The math itself is not hard. Take the retailer's total category sales for the trailing 12 weeks. Take the prior 12 weeks. The difference is the category's net growth in dollars. Then take your brand's growth over the same two windows. Divide your growth by the category's growth. That ratio is your share of category growth. A brand that holds 8% market share but contributes 25% of category growth is a brand the buyer will fight to keep on shelf. A brand that holds 8% share and contributes 3% of growth is a brand the buyer is quietly looking to replace.

Track it for every top-five account, every quarter. Plot the trajectory. When the number rises, you have earned the right to ask for better placement, deeper retail media partnership, or a line extension slot. When it stalls, you have an early warning signal that something in the Retailer Value Exchange is slipping, usually on the shopper insight or service reliability axis.
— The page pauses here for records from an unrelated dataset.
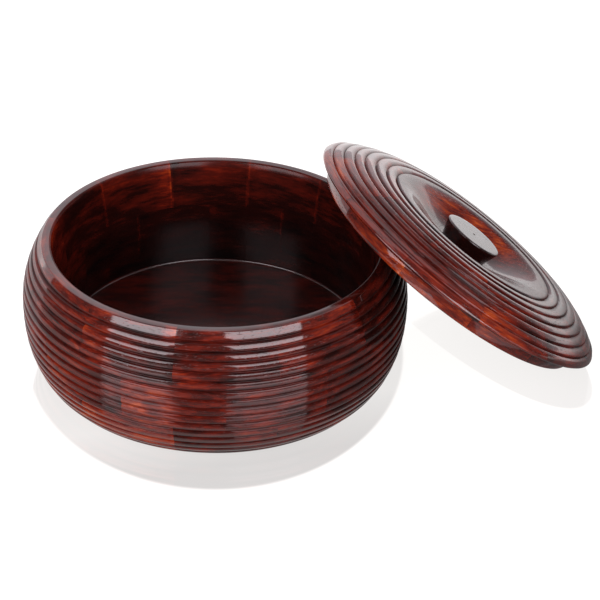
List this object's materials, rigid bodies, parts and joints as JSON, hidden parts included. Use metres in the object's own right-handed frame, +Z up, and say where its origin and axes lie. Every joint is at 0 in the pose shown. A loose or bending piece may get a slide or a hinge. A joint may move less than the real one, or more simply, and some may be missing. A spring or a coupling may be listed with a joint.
{
  "type": "wooden roti box",
  "caption": "Round bellied wooden box for flat breads with turned ribs outside, and a ribbed lid with a dished middle and a knob, shown leaning on the rim.",
  "frame": {"origin": "centre of the box's underside, on the table", "axes": "+Z up along the box's axis, +X towards the side where the lid leans on the rim"},
  "size_m": [0.3478, 0.2384, 0.1242],
  "materials": {
    "wall_wood": "glossy red-brown lacquer over turned blocks",
    "floor_wood": "glossy dark red-brown lacquer",
    "lid_wood": "glossy red-brown lacquer over turned blocks",
    "knob_wood": "glossy dark red-brown lacquer",
    "dowel_wood": "bare wood, glued in"
  },
  "bodies": {
    "box": {"wall_block_top_01": "wall_wood", "wall_block_top_02": "wall_wood", "wall_block_top_03": "wall_wood", "wall_block_top_04": "wall_wood", "wall_block_top_05": "wall_wood", "wall_block_top_06": "wall_wood", "wall_block_top_07": "wall_wood", "wall_block_top_08": "wall_wood", "wall_block_top_09": "wall_wood", "wall_block_top_10": "wall_wood", "wall_block_top_11": "wall_wood", "wall_block_top_12": "wall_wood", "wall_block_middle_01": "wall_wood", "wall_block_middle_02": "wall_wood", "wall_block_middle_03": "wall_wood", "wall_block_middle_04": "wall_wood", "wall_block_middle_05": "wall_wood", "wall_block_middle_06": "wall_wood", "wall_block_middle_07": "wall_wood", "wall_block_middle_08": "wall_wood", "wall_block_middle_09": "wall_wood", "wall_block_middle_10": "wall_wood", "wall_block_middle_11": "wall_wood", "wall_block_middle_12": "wall_wood", "wall_block_bottom_01": "wall_wood", "wall_block_bottom_02": "wall_wood", "wall_block_bottom_03": "wall_wood", "wall_block_bottom_04": "wall_wood", "wall_block_bottom_05": "wall_wood", "wall_block_bottom_06": "wall_wood", "wall_block_bottom_07": "wall_wood", "wall_block_bottom_08": "wall_wood", "wall_block_bottom_09": "wall_wood", "wall_block_bottom_10": "wall_wood", "wall_block_bottom_11": "wall_wood", "wall_block_bottom_12": "wall_wood", "floor_disc": "floor_wood"},
    "lid": {"lid_block_01": "lid_wood", "lid_block_02": "lid_wood", "lid_block_03": "lid_wood", "lid_block_04": "lid_wood", "lid_block_05": "lid_wood", "lid_block_06": "lid_wood", "lid_block_07": "lid_wood", "lid_block_08": "lid_wood", "lid_block_09": "lid_wood", "lid_block_10": "lid_wood", "lid_block_11": "lid_wood", "lid_block_12": "lid_wood", "lid_centre_disc": "lid_wood", "knob": "knob_wood", "knob_dowel": "dowel_wood"}
  },
  "joints": [
    {"name": "lid_lift", "type": "slide", "parent": "box", "child": "lid", "axis": [0, 0, 1], "range_m": [0, 0.12]}
  ]
}
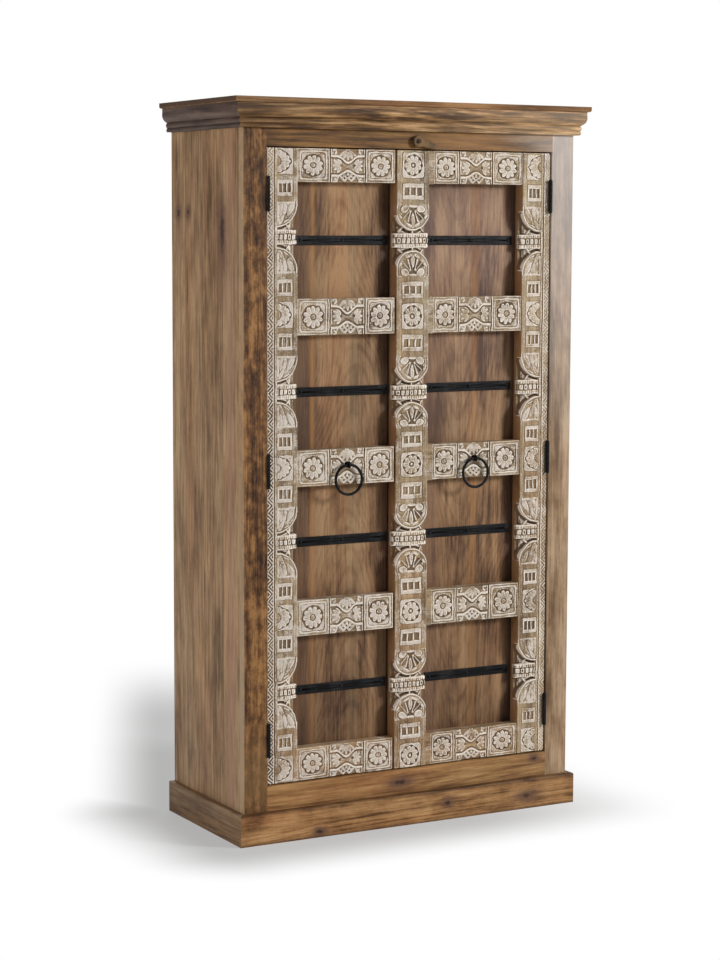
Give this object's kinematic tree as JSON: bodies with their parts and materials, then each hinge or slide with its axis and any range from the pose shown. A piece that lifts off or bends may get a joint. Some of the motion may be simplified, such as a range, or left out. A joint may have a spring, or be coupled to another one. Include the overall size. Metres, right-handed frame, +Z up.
{
  "type": "trastero cabinet",
  "caption": "Tall cabinet with two carved, limed hardwood doors on butt hinges, iron straps, ring pulls, a turn latch, inner shelves, plinth and moulded cornice.",
  "frame": {"origin": "middle of the footprint of the whole cabinet, on the floor", "axes": "+Z up; +Y towards the back, so the doors face -Y; +X to the right seen from the front"},
  "size_m": [1.002, 0.436, 1.8],
  "materials": {
    "side_wood": "greyish brown hardwood boards, brushed and waxed, satin",
    "frame_wood": "mottled golden brown hardwood, brushed and waxed, satin",
    "cornice_wood": "golden brown moulded hardwood, waxed, satin",
    "plinth_wood": "warm brown hardwood with knots, waxed, satin",
    "panel_wood": "brown hardwood panels with long grain, waxed, satin",
    "carved_wood": "carved hardwood, limed white and rubbed back to the wood, matt",
    "inner_wood": "plain inner boards, light wax, matt",
    "black_iron": "blackened forged iron, satin",
    "rusty_iron": "aged iron with brown patina, matt",
    "screw_steel": "dull steel screws"
  },
  "bodies": {
    "cabinet": {"left_side_panel": "side_wood", "right_side_panel": "side_wood", "frame_left_stile": "frame_wood", "frame_right_stile": "frame_wood", "frame_top_rail": "frame_wood", "frame_bottom_rail": "frame_wood", "cornice_top_board": "cornice_wood", "cornice_front_moulding": "cornice_wood", "cornice_left_moulding": "cornice_wood", "cornice_right_moulding": "cornice_wood", "plinth_front_board": "plinth_wood", "plinth_left_board": "plinth_wood", "plinth_right_board": "plinth_wood", "back_boards": "inner_wood", "floor_board": "inner_wood", "ceiling_board": "inner_wood", "lower_shelf": "inner_wood", "middle_shelf": "inner_wood", "upper_shelf": "inner_wood", "shelf_cleats": "inner_wood", "base_back_rail": "inner_wood", "base_glue_blocks": "inner_wood", "door_stop": "inner_wood", "hinge_frame_leaves": "black_iron", "hinge_pins": "black_iron", "hinge_frame_screws": "screw_steel", "cleat_screws": "screw_steel", "latch_washer": "rusty_iron", "latch_screw": "rusty_iron"},
    "left_door": {"left_door_panel": "panel_wood", "left_door_stile": "carved_wood", "left_door_rail_1": "carved_wood", "left_door_rail_2": "carved_wood", "left_door_rail_3": "carved_wood", "left_door_rail_4": "carved_wood", "left_door_rail_5": "carved_wood", "left_door_straps": "black_iron", "left_strap_nails": "black_iron", "left_hinge_leaves": "black_iron", "left_hinge_screws": "screw_steel", "left_ring_staple": "black_iron"},
    "right_door": {"right_door_panel": "panel_wood", "right_door_stile": "carved_wood", "right_door_rail_1": "carved_wood", "right_door_rail_2": "carved_wood", "right_door_rail_3": "carved_wood", "right_door_rail_4": "carved_wood", "right_door_rail_5": "carved_wood", "right_door_straps": "black_iron", "right_strap_nails": "black_iron", "right_hinge_leaves": "black_iron", "right_hinge_screws": "screw_steel", "right_ring_staple": "black_iron", "centre_stile": "carved_wood", "centre_end_blocks": "carved_wood"},
    "left_ring": {"left_ring": "black_iron"},
    "right_ring": {"right_ring": "black_iron"},
    "turn_latch": {"turn_latch": "rusty_iron"}
  },
  "joints": [
    {"name": "left_door_hinge", "type": "hinge", "parent": "cabinet", "child": "left_door", "pos_m": [-0.40075, -0.18635, 0.913], "axis": [0, 0, -1], "range_deg": [0, 170]},
    {"name": "right_door_hinge", "type": "hinge", "parent": "cabinet", "child": "right_door", "pos_m": [0.40075, -0.18635, 0.913], "axis": [0, 0, 1], "range_deg": [0, 170]},
    {"name": "left_ring_swing", "type": "hinge", "parent": "left_door", "child": "left_ring", "pos_m": [-0.182, -0.1882, 0.918], "axis": [-1, 0, 0], "range_deg": [-3, 105]},
    {"name": "right_ring_swing", "type": "hinge", "parent": "right_door", "child": "right_ring", "pos_m": [0.182, -0.1882, 0.918], "axis": [-1, 0, 0], "range_deg": [-3, 105]},
    {"name": "latch_turn", "type": "hinge", "parent": "cabinet", "child": "turn_latch", "pos_m": [0.0075, -0.1933, 1.705], "axis": [0, 1, 0], "range_deg": [-32, 180]}
  ]
}
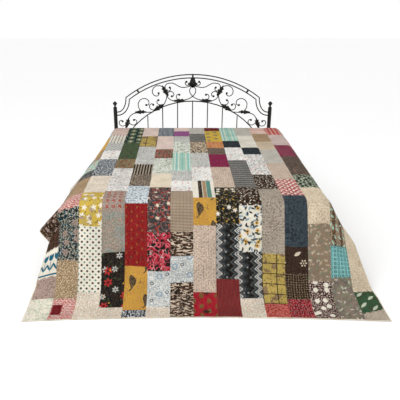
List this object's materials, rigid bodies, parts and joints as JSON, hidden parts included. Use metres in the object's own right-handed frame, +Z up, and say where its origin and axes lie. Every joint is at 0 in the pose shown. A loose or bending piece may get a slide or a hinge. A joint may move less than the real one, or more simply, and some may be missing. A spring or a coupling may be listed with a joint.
{
  "type": "patchwork quilt on an iron bed",
  "caption": "Patchwork quilt of sewn strips spread over a double mattress and down to the floor at the foot of an iron bed with a scrolled, arched headboard.",
  "frame": {"origin": "on the floor, under the middle of the whole object's box", "axes": "+Y from the foot of the bed to its headboard, +Z up, +X to the right of someone who stands at the foot"},
  "size_m": [2.286, 2.5078, 1.1332],
  "materials": {
    "patched_cotton": "matt printed cotton patches with running stitch",
    "maroon_cotton": "matt plain cotton",
    "ticking": "matt woven ticking",
    "black_iron": "satin black paint",
    "pine": "planed, unfinished"
  },
  "bodies": {
    "root": {"quilt": "patched_cotton", "sewn_patch": "maroon_cotton", "mattress": "ticking", "arch_rail_outer": "black_iron", "scrollwork": "black_iron", "head_post_left": "black_iron", "head_post_right": "black_iron", "finial_left": "black_iron", "finial_right": "black_iron", "head_rail": "black_iron", "tie_left": "black_iron", "tie_middle": "black_iron", "tie_right": "black_iron", "foot_leg_left": "black_iron", "foot_leg_right": "black_iron", "foot_rail": "black_iron", "side_rail_left": "black_iron", "side_rail_right": "black_iron", "middle_beam": "black_iron", "middle_leg_1": "black_iron", "middle_leg_2": "black_iron", "spindle_1": "black_iron", "spindle_2": "black_iron", "spindle_3": "black_iron", "spindle_4": "black_iron", "spindle_5": "black_iron", "spindle_6": "black_iron", "spindle_7": "black_iron", "spindle_8": "black_iron", "spindle_9": "black_iron", "slat_1": "pine", "slat_2": "pine", "slat_3": "pine", "slat_4": "pine", "slat_5": "pine", "slat_6": "pine", "slat_7": "pine", "slat_8": "pine", "slat_9": "pine", "slat_10": "pine", "slat_11": "pine"}
  },
  "joints": []
}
One last piece of advice for the brand operators reading this. Do not try to deploy the full framework across every account at once. Pick the two accounts where the current relationship is most expensive and most strategic. Run the scorecard, the weekly data pack, and the monthly call cadence there first. Prove the mechanics in those two accounts for a full quarter before rolling the system out to the rest. Brand teams that try to boil the ocean in week one lose momentum by week four and quietly fall back into promo-calendar habits.

This is what effective retailer relationship management actually looks like in 2026. A rolling cadence of shared data. A quarterly rebalancing of what each side is trading. A single honest metric that tells both parties whether the partnership is earning its keep. Run The Retailer Value Exchange Framework for two full quarters and the JBP meeting will feel different. The buyer will still ask about price. You will just have six better answers ready before they do.